La révolte vient donc de Normandie. Du Havre précisément. Proche de la côte, dans un port économique bouillonant où se croisent les bateaux de tous pays, dont la Grande-Bretagne, le rock anglo-saxon est là, tapis dans l’ombre.
Les premiers à dégainer sont les Dogs et Little Bob Story. Prenant le train d’une vague pré-punk appelé Pub-Rock dont les chantres sont Doctor Feelgood et Ducks Deluxe, ces deux groupes, qui chantent en anglais par respect pour les origines du genre, vont faire parler la poudre. Directement inspiré du son britannique, bouillonnant d’énergie, ils composent de vraies chansons personnelles, et mettent le feu aux MJC locales.
Précédé par trois 45 Tours et une tournée britannique, Little Bob Story dégaine son premier album. La pochette, le port du Havre la nuit, est à l’image du contenu : urbain, violent, sec, sans concession. Le groupe n’est alors qu’un quatuor : Robert « Little Bob » Piazza au chant, Guy Georges Grémy à la guitare, Dominique « Barbe Noire » Lelan à la basse, et Dominique « Mino » Quertier à la batterie. Christian Delahaie vient régulièrement consolider les guitares en parfait second.
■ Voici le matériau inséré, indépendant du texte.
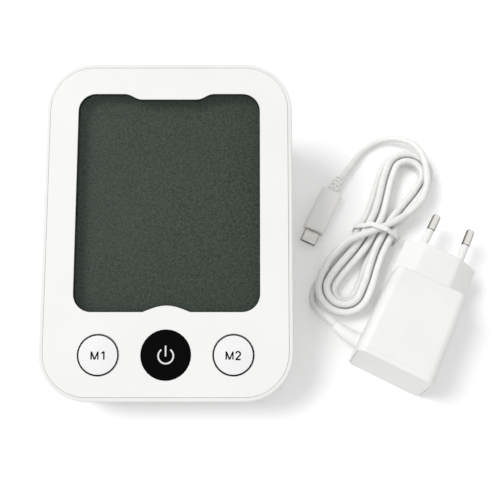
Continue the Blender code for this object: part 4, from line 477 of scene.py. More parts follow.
def soft_rubber(name, light, dark):
    """Matt rubber or silicone with a dusty bloom."""
    finish = Finish(name, 0.7)
    bloom = finish.noise(420.0, 4.0)
    return finish.made(finish.tone(bloom, 0.35, 0.7, dark, light), finish.dulling(bloom, 0.62, 0.82),
                       finish.noise(3000.0, 2.0), 0.00002)


def brushed_metal(name, light, dark, turn=0.0, roughness=0.28, depth=0.000002):
    """Metal with fine scratches along one direction."""
    finish = Finish(name, roughness, metallic=1.0)
    lines = finish.scratches(0, turn)
    return finish.made(finish.tone(lines * 0.6 + finish.noise(160.0) * 0.4, 0.35, 0.65, dark, light),
                       finish.dulling(lines, roughness - 0.08, roughness + 0.12), lines, depth)


def plated_pins():
    """Nickel-plated pins with fine drawn lines; their colour holds painted reflections, light on the top
    and bottom and dark on the flanks.
    """
    finish = Finish("pin_nickel", 0.2, metallic=1.0)
    lines = finish.scratches(1, ADAPTER_TURN)
    # Painted reflections: set by height about the pins' axis, lighter above and below it and darker on the
    # flanks.
    height = finish.axis(finish.place, 2)
    start = 0.55 * PIN_RADIUS
    full = 0.92 * PIN_RADIUS
    top = finish.stretch(height, ADAPTER_MIDDLE + start, ADAPTER_MIDDLE + full)
    foot = finish.stretch(height, ADAPTER_MIDDLE - start, ADAPTER_MIDDLE - full)
    painted_reflections = finish.shade(top + foot, tint(104, 100, 94), tint(236, 234, 229))
    return finish.made(finish.shade(lines * 0.3, painted_reflections, tint(160, 156, 148)),
                       finish.dulling(lines, 0.12, 0.3), lines, 0.0000004)


def circuit_board():
    """Green board: copper tracks under the lacquer, tinned pads and a woven base."""
    finish = Finish("circuit_board", 0.32)
    tracks = finish.node("ShaderNodeTexBrick", {"offset": 0.37}, {
        "Vector": finish.place, "Scale": 210.0, "Mortar Size": 0.09, "Mortar Smooth": 0.2,
        "Brick Width": 1.1, "Row Height": 0.42}, 1)
    pads = finish.node("ShaderNodeTexVoronoi", {}, {"Vector": finish.place, "Scale": 420.0}) < 0.17
    across, along = [(finish.axis(finish.place, axis) * 5200.0).wave() for axis in (0, 1)]
    green = finish.shade(finish.noise(60.0), tint(12, 78, 48), tint(20, 98, 60))
    tracked = finish.shade(tracks * 0.7, green, tint(46, 132, 78))
    return finish.made(finish.shade(pads, tracked, tint(196, 192, 180)),
                       finish.stretch(across * along, -1.0, 1.0, 0.28, 0.4), tracks + pads, 0.00004)


def cell_wrap(name, middle, gold_low):
    """A battery's printed jacket: dark body, one gold end and bare rims, by place along the cell."""
    finish = Finish(name, 0.3, metallic=0.35)
    along = finish.axis(finish.place, 1) - middle
    gold = along < -CELL_GOLD_START if gold_low else along > CELL_GOLD_START
    scuffs = finish.noise(700.0, 4.0, finish.turned_place(stretch=(1.0, 5.0, 1.0)))
    dark = finish.shade(scuffs, tint(34, 36, 40), tint(52, 54, 60))
    bright = finish.shade(scuffs, tint(176, 132, 62), tint(204, 160, 88))
    ends = along.size() > CELL_RIM_START
    return finish.made(finish.shade(ends, finish.shade(gold, dark, bright), tint(190, 190, 188)),
                       finish.stretch(scuffs, 0.35, 0.7, 0.22, 0.42), scuffs, 0.00001)


def wound_copper():
    """Copper-coloured tape wound in turns round the transformer, lacquered."""
    finish = Finish("copper_tape", 0.4, metallic=0.5)
    turns = (finish.axis(finish.turned_place(ADAPTER_PLACE, ADAPTER_TURN), 1) * 2400.0).wave()
    stain = finish.noise(240.0)
    return finish.made(finish.tone(turns * 0.3 + stain, 0.2, 0.9, tint(150, 92, 46), tint(206, 150, 84)),
                       finish.dulling(stain, 0.32, 0.5), turns, 0.00004)


def wire_jackets():
    """The thin leads' red jackets, a little scuffed."""
    finish = Finish("wire_jackets", 0.42)
    scuffs = finish.noise(900.0)
    return finish.made(finish.tone(scuffs, 0.35, 0.7, tint(150, 26, 24), tint(186, 44, 38)),
                       finish.dulling(scuffs, 0.34, 0.5), scuffs, 0.00001)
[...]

Le résultat est ce brûlot redoutable qui commence par le puissant « High Time ». La guitare râcle le plancher, et la basse vrombit comme un B52, métallique et lourde. Piazza et sa voix de nain écorché vomit un rock’n’roll rageur. Le groupe va mêler titres originaux et reprises avec un égal bonheur. Ainsi ,on ne sait guère si « It’s All Over Now, Baby Blue », « Lucille » ou « I’m Crying » sont des reprises de Dylan, Little richard et les Animals, ou du Little Bob Story pur jus. Parce que ce jus, justement, c’est celui du rock anglais des années 60, les Who, les Kinks, les Pretty Things, les Stones. Sauf que tout cela est passé dans une moulinette électrique, celle des riffs 50s vintage de Grémy passés dans deux rampes de Marshall. Et l’on se rend compte que « Delices Of My Youth », « So Bad », ou « I Don’t Wanna Be A Loser » sont un retour à la quintessence du rock’n’roll : chansons de trois minutes envoyées à fond les ballons et énergie rebelle. Tout cela donnera place au Punk en 1976, mais Little Bob Story sont en première ligne. Ils tourneront d’ailleurs beaucoup en Grande-Bretagne, éclatant la concurrence, et forçant l’admiration des Damned et de Motörhead qui en fera une référence pour son rock’n’roll high octane.

« High Time » est un disque fondateur, et une pierre angulaire que les branchouillards de BBBrunes, Naast et Mondrians feraient bien d’aller réécouter avant de la jouer rebelle.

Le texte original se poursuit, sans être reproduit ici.